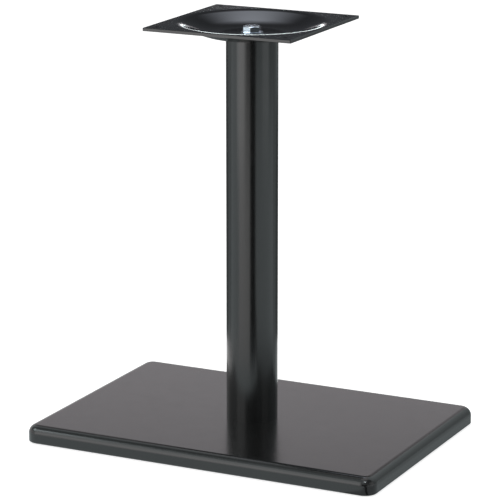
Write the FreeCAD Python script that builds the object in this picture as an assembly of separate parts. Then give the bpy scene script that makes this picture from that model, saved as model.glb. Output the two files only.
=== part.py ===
import FreeCAD, Part
import math
import os

# Pedestal table base: a rectangular iron casting, a round steel column and a
# pressed square top plate that the table top is screwed to.
# Millimetres, Z up. The origin is on the floor, under the middle of the column.
# X runs along the long side of the casting.

# Casting, outside
base_length = 655.0
base_width = 452.0
base_height = 30.0
base_corner_r = 22.0
base_top_edge_r = 15.0
base_foot_chamfer = 1.5

# Casting, cored underside
rim_wall = 8.0
deck_thickness = 7.0
draft_deg = 4.0
core_chamfer = 3.0
rib_thickness = 8.0
rib_lift = 3.0
rib_pitch = 165.0
hub_r = 48.0
bolt_web = 9.0
bolt_recess_r = 28.0

# Rubber pads under the corners
pad_inset = 27.0
pad_width = 30.0
pad_thickness = 4.5
pad_corner_chamfer = 3.0
pad_edge_chamfer = 0.8
pad_boss_width = 40.0
base_stand = 1.5

# Column
column_d = 88.9
column_wall = 2.5
column_length = 669.0
spigot_height = 5.0
spigot_chamfer = 1.0
plug_thickness = 16.0

# Pressed top plate
plate_width = 273.0
plate_corner_r = 1.5
plate_thickness = 5.5
plate_edge_chamfer = 0.5
dish_rim_r = 131.0
dish_depth = 20.0
dish_wall_deg = 20.0
dish_rim_bend_r = 34.0
dish_floor_bend_r = 110.0
screw_hole_d = 7.0
screw_hole_inset = 18.0

# M16 bolts with heavy heads, and washers
thread_d = 16.0
thread_pitch = 2.0
bolt_flats = 27.0
bolt_head_h = 10.0
bolt_face_h = 0.4
head_bolt_turn_deg = 13.0
head_bolt_length = 32.0
foot_bolt_length = 38.0
bolt_head_chamfer_deg = 30.0
bolt_end_chamfer = 1.8
washer_od = 37.0
washer_thickness = 3.0
spring_washer_od = 28.0
spring_washer_thickness = 4.0
spring_washer_gap = 2.4
spring_washer_slant_deg = 20.0

# Clearances
spigot_clearance = 0.4
spigot_end_clearance = 0.5
plug_clearance = 0.1
thread_clearance = 0.05
bolt_clearance = 0.75

# Levels worked out from the sizes above
foot_z = base_stand
deck_z = foot_z + base_height
column_top_z = deck_z + column_length
dish_floor_z = column_top_z + plate_thickness
plate_top_z = dish_floor_z + dish_depth
column_bore_r = column_d / 2 - column_wall
bolt_hole_r = thread_d / 2 + bolt_clearance
# A thread is drawn as a plain cylinder at its pitch diameter.
thread_r = (thread_d - 0.6495 * thread_pitch) / 2
foot_plug_z = deck_z + spigot_height + spigot_end_clearance
head_plug_z = column_top_z - plug_thickness
web_z = deck_z - bolt_web
pad_x = base_length / 2 - pad_inset
pad_y = base_width / 2 - pad_inset
pad_places = [(pad_x, pad_y), (-pad_x, pad_y), (-pad_x, -pad_y), (pad_x, -pad_y)]
screw_hole_xy = plate_width / 2 - screw_hole_inset

UP = FreeCAD.Vector(0, 0, 1)
ORIGIN = FreeCAD.Vector(0, 0, 0)


def at(x, y, z):
    return FreeCAD.Vector(x, y, z)


def cylinder(radius, z_low, z_high, x=0.0, y=0.0):
    return Part.makeCylinder(radius, z_high - z_low, at(x, y, z_low), UP)


def cone(radius_low, radius_high, z_low, z_high, x=0.0, y=0.0):
    return Part.makeCone(radius_low, radius_high, z_high - z_low, at(x, y, z_low), UP)


def block(length, width, z_low, z_high, x=0.0, y=0.0):
    return Part.makeBox(length, width, z_high - z_low, at(x - length / 2, y - width / 2, z_low), UP)


def ring(outer_r, inner_r, z_low, z_high):
    return cylinder(outer_r, z_low, z_high).cut(cylinder(inner_r, z_low, z_high))


def revolved(edges):
    """A closed outline in the XZ plane, turned about the Z axis."""
    return Part.Face(Part.Wire(edges)).revolve(ORIGIN, UP, 360)


def rounded_rectangle(length, width, radius, z):
    """A wire of four straight sides and four corner arcs."""
    flat_x = length / 2 - radius
    flat_y = width / 2 - radius
    lean = radius * math.sqrt(0.5)
    corners = [(flat_x, flat_y, 1, 1), (-flat_x, flat_y, -1, 1),
               (-flat_x, -flat_y, -1, -1), (flat_x, -flat_y, 1, -1)]
    arcs = []
    for x, y, sx, sy in corners:
        on_x = at(x + sx * radius, y, z)
        middle = at(x + sx * lean, y + sy * lean, z)
        on_y = at(x, y + sy * radius, z)
        ends = (on_x, on_y) if sx == sy else (on_y, on_x)
        arcs.append(Part.Arc(ends[0], middle, ends[1]).toShape())
    edges = []
    for index, arc in enumerate(arcs):
        following = arcs[(index + 1) % 4]
        edges.append(arc)
        edges.append(Part.makeLine(arc.Vertexes[-1].Point, following.Vertexes[0].Point))
    return Part.Wire(edges)


def edges_at(shape, z):
    """Every edge that lies flat at one height."""
    near = 1e-4
    return [e for e in shape.Edges if abs(e.BoundBox.ZMin - z) < near and abs(e.BoundBox.ZMax - z) < near]


def casting_body():
    """The outside of the casting, with its soft top edge."""
    outline = rounded_rectangle(base_length, base_width, base_corner_r, foot_z)
    body = Part.Face(outline).extrude(at(0, 0, base_height))
    body = body.makeFillet(base_top_edge_r, edges_at(body, deck_z))
    return body.makeChamfer(base_foot_chamfer, edges_at(body, foot_z))


def drafted_rib(reach, angle_deg, x=0.0):
    """A rib through the middle line, thinner at its free edge than at the deck."""
    low = foot_z + rib_lift
    high = deck_z - deck_thickness / 2
    half_high = rib_thickness / 2
    half_low = half_high - (high - low) * math.tan(math.radians(draft_deg))
    start = -reach / 2
    section = [at(start, -half_low, low), at(start, half_low, low),
               at(start, half_high, high), at(start, -half_high, high)]
    rib = Part.Face(Part.makePolygon(section + section[:1])).extrude(at(reach, 0, 0))
    rib.rotate(ORIGIN, UP, angle_deg)
    rib.translate(at(x, 0, 0))
    return rib


def casting_core():
    """The hollow that the sand core leaves under the deck, between ribs, hub and bosses."""
    roof_z = deck_z - deck_thickness
    root_z = deck_z - deck_thickness / 2
    length = base_length - 2 * rim_wall
    width = base_width - 2 * rim_wall
    mouth = rounded_rectangle(length, width, base_corner_r - rim_wall, foot_z)
    hollow = Part.Face(mouth).extrude(at(0, 0, roof_z - foot_z))
    hollow = hollow.makeChamfer(core_chamfer, edges_at(hollow, roof_z))
    hub_foot_r = hub_r - (root_z - foot_z) * math.tan(math.radians(draft_deg))
    solid = [cone(hub_foot_r, hub_r, foot_z, root_z), drafted_rib(length, 0)]
    for x in (-rib_pitch, 0, rib_pitch):
        solid.append(drafted_rib(width, 90, x))
    for x, y in pad_places:
        solid.append(block(pad_boss_width, pad_boss_width, pad_thickness, root_z, x, y))
    return hollow.cut(solid)


def cast_base():
    spigot_top_z = deck_z + spigot_height
    spigot = cylinder(column_bore_r - spigot_clearance, deck_z, spigot_top_z)
    spigot = spigot.makeChamfer(spigot_chamfer, edges_at(spigot, spigot_top_z))
    body = casting_body().cut(casting_core()).fuse(spigot).removeSplitter()
    recess = cylinder(bolt_recess_r, foot_z, web_z)
    return body.cut([recess, cylinder(bolt_hole_r, web_z, spigot_top_z)])


def column_tube():
    return ring(column_d / 2, column_bore_r, deck_z, column_top_z)


def threaded_plug(z_low):
    """A disc fixed inside the tube, tapped for the bolt."""
    return ring(column_bore_r - plug_clearance, thread_r + thread_clearance, z_low, z_low + plug_thickness)


def dish_outline():
    """The section of the pressed dish: a sheet of even thickness, bent at the rim and at the floor."""
    angle = math.radians(dish_wall_deg)
    bends = dish_rim_bend_r + dish_floor_bend_r
    wall = (dish_depth - bends * (1 - math.cos(angle))) / math.sin(angle)
    floor_r = dish_rim_r - bends * math.sin(angle) - wall * math.cos(angle)
    rim_centre = (dish_rim_r, plate_top_z - dish_rim_bend_r)
    floor_centre = (floor_r, dish_floor_z + dish_floor_bend_r)

    def on_rim(radius, turn):
        return at(rim_centre[0] - radius * math.sin(turn), 0, rim_centre[1] + radius * math.cos(turn))

    def on_floor(radius, turn):
        return at(floor_centre[0] + radius * math.sin(turn), 0, floor_centre[1] - radius * math.cos(turn))

    def side(rim_radius, floor_radius, level):
        flat = Part.makeLine(at(bolt_hole_r, 0, level), on_floor(floor_radius, 0))
        floor_bend = Part.Arc(on_floor(floor_radius, 0), on_floor(floor_radius, angle / 2),
                              on_floor(floor_radius, angle)).toShape()
        slope = Part.makeLine(on_floor(floor_radius, angle), on_rim(rim_radius, angle))
        rim_bend = Part.Arc(on_rim(rim_radius, angle), on_rim(rim_radius, angle / 2),
                            on_rim(rim_radius, 0)).toShape()
        return [flat, floor_bend, slope, rim_bend]

    top = side(dish_rim_bend_r, dish_floor_bend_r, dish_floor_z)
    under = side(dish_rim_bend_r - plate_thickness, dish_floor_bend_r + plate_thickness, column_top_z)
    edge = Part.makeLine(at(dish_rim_r, 0, plate_top_z), at(dish_rim_r, 0, plate_top_z - plate_thickness))
    hole = Part.makeLine(at(bolt_hole_r, 0, column_top_z), at(bolt_hole_r, 0, dish_floor_z))
    return top + [edge] + under[::-1] + [hole]


def top_plate():
    low = plate_top_z - plate_thickness
    outline = rounded_rectangle(plate_width, plate_width, plate_corner_r, low)
    plate = Part.Face(outline).extrude(at(0, 0, plate_thickness))
    plate = plate.makeChamfer(plate_edge_chamfer, edges_at(plate, low) + edges_at(plate, plate_top_z))
    plate = plate.cut(cylinder(dish_rim_r, low, plate_top_z))
    plate = plate.fuse(revolved(Part.sortEdges(dish_outline())[0])).removeSplitter()
    holes = []
    for x in (-screw_hole_xy, screw_hole_xy):
        for y in (-screw_hole_xy, screw_hole_xy):
            holes.append(cylinder(screw_hole_d / 2, low, plate_top_z, x, y))
    return plate.cut(holes)


def hex_head():
    """A hexagon on the plane Z = 0, rising to its chamfered top."""
    corner_r = bolt_flats / math.sqrt(3)
    points = []
    for step in range(7):
        turn = math.radians(60 * step + 30)
        points.append(at(corner_r * math.cos(turn), corner_r * math.sin(turn), bolt_face_h))
    head = Part.Face(Part.makePolygon(points)).extrude(at(0, 0, bolt_head_h - bolt_face_h))
    top_r = bolt_flats / 2 * 0.95
    slope = math.tan(math.radians(bolt_head_chamfer_deg))
    turned_r = top_r + bolt_head_h / slope
    blank = cone(turned_r, top_r, 0, bolt_head_h)
    return head.common(blank).fuse(cylinder(top_r, 0, bolt_face_h))


def hex_bolt(length):
    """A fully threaded bolt: head above the plane Z = 0, shank below it."""
    shank = cylinder(thread_r, -length, 0)
    shank = shank.makeChamfer(bolt_end_chamfer, edges_at(shank, -length))
    return hex_head().fuse(shank).removeSplitter()


def head_bolt():
    bolt = hex_bolt(head_bolt_length)
    bolt.rotate(ORIGIN, UP, head_bolt_turn_deg)
    bolt.translate(at(0, 0, dish_floor_z + washer_thickness))
    return bolt


def foot_bolt():
    bolt = hex_bolt(foot_bolt_length)
    bolt.rotate(ORIGIN, FreeCAD.Vector(1, 0, 0), 180)
    bolt.translate(at(0, 0, web_z - washer_thickness - spring_washer_thickness))
    return bolt


def flat_washer(z_low):
    return ring(washer_od / 2, bolt_hole_r, z_low, z_low + washer_thickness)


def spring_washer(z_low):
    """A split ring, drawn pressed flat as it is under the tightened bolt."""
    z_high = z_low + spring_washer_thickness
    outer_r = spring_washer_od / 2
    washer = ring(outer_r, bolt_hole_r, z_low, z_high)
    slot = Part.makeBox(outer_r, spring_washer_gap, 2 * spring_washer_thickness,
                        at(0, -spring_washer_gap / 2, -spring_washer_thickness))
    slot.rotate(ORIGIN, FreeCAD.Vector(1, 0, 0), spring_washer_slant_deg)
    slot.translate(at(0, 0, z_low + spring_washer_thickness / 2))
    return washer.cut(slot)


def rubber_pad(x, y):
    """A square pad glued to its boss, with its corners and its lower edge taken off."""
    pad = block(pad_width, pad_width, 0, pad_thickness)
    upright = [e for e in pad.Edges if e.BoundBox.ZLength > pad_thickness / 2]
    pad = pad.makeChamfer(pad_corner_chamfer, upright)
    pad = pad.makeChamfer(pad_edge_chamfer, edges_at(pad, 0))
    pad.translate(at(x, y, 0))
    return pad


def save(name, shape):
    shape.exportStep("parts/" + name + ".step")
    print(name, shape.ShapeType, len(shape.Solids), shape.isValid(), round(shape.Volume / 1000, 2))


os.makedirs("parts", exist_ok=True)
save("cast_base", cast_base())
save("column_tube", column_tube())
save("column_foot_plug", threaded_plug(foot_plug_z))
save("column_head_plug", threaded_plug(head_plug_z))
save("top_plate", top_plate())
save("head_washer", flat_washer(dish_floor_z))
save("head_bolt", head_bolt())
save("foot_washer", flat_washer(web_z - washer_thickness))
save("foot_spring_washer", spring_washer(web_z - washer_thickness - spring_washer_thickness))
save("foot_bolt", foot_bolt())
for number, (x, y) in enumerate(pad_places, start=1):
    save("rubber_pad_%d" % number, rubber_pad(x, y))
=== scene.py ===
import math

import bpy
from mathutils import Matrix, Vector


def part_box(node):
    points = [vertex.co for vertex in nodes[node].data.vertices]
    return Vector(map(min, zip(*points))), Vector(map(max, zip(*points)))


# The looks of a pedestal table base: surfaces, studio and camera round the frame's own pieces.
# Metres, Z up, the origin on the floor under the column. Colours are linear light.
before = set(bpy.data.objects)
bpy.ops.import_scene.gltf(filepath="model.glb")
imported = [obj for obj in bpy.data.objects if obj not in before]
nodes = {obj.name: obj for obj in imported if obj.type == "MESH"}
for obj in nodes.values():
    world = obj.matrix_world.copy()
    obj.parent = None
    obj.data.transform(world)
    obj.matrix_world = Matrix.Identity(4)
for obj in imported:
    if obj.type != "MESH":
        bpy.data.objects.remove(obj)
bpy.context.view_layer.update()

# Camera, fitted to the outlines in the photograph
CAMERA_AT = (2.0315, -4.1440, 1.5106)
CAMERA_YAW_DEG = -26.161
CAMERA_DIP_DEG = 14.361
SENSOR_WIDTH_MM = 36.0
FOCAL_PIXELS = 2771.8
PICTURE_PIXELS = 500.0
CLIP_NEAR, CLIP_FAR = 0.1, 60.0

# The side that the camera stands on, as a compass angle about Z from -Y
CAMERA_SIDE_DEG = 26.1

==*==

§ **What you will do**: Using the data above, extract exactly the lines from the one that holds "round(shape.Volume / 1000, 2))" to the one that holds "before = set(bpy.data.objects)", both ends included, and no others.

§ **Full answer**:
    print(name, shape.ShapeType, len(shape.Solids), shape.isValid(), round(shape.Volume / 1000, 2))


os.makedirs("parts", exist_ok=True)
save("cast_base", cast_base())
save("column_tube", column_tube())
save("column_foot_plug", threaded_plug(foot_plug_z))
save("column_head_plug", threaded_plug(head_plug_z))
save("top_plate", top_plate())
save("head_washer", flat_washer(dish_floor_z))
save("head_bolt", head_bolt())
save("foot_washer", flat_washer(web_z - washer_thickness))
save("foot_spring_washer", spring_washer(web_z - washer_thickness - spring_washer_thickness))
save("foot_bolt", foot_bolt())
for number, (x, y) in enumerate(pad_places, start=1):
    save("rubber_pad_%d" % number, rubber_pad(x, y))
=== scene.py ===
import math

import bpy
from mathutils import Matrix, Vector


def part_box(node):
    points = [vertex.co for vertex in nodes[node].data.vertices]
    return Vector(map(min, zip(*points))), Vector(map(max, zip(*points)))


# The looks of a pedestal table base: surfaces, studio and camera round the frame's own pieces.
# Metres, Z up, the origin on the floor under the column. Colours are linear light.
before = set(bpy.data.objects)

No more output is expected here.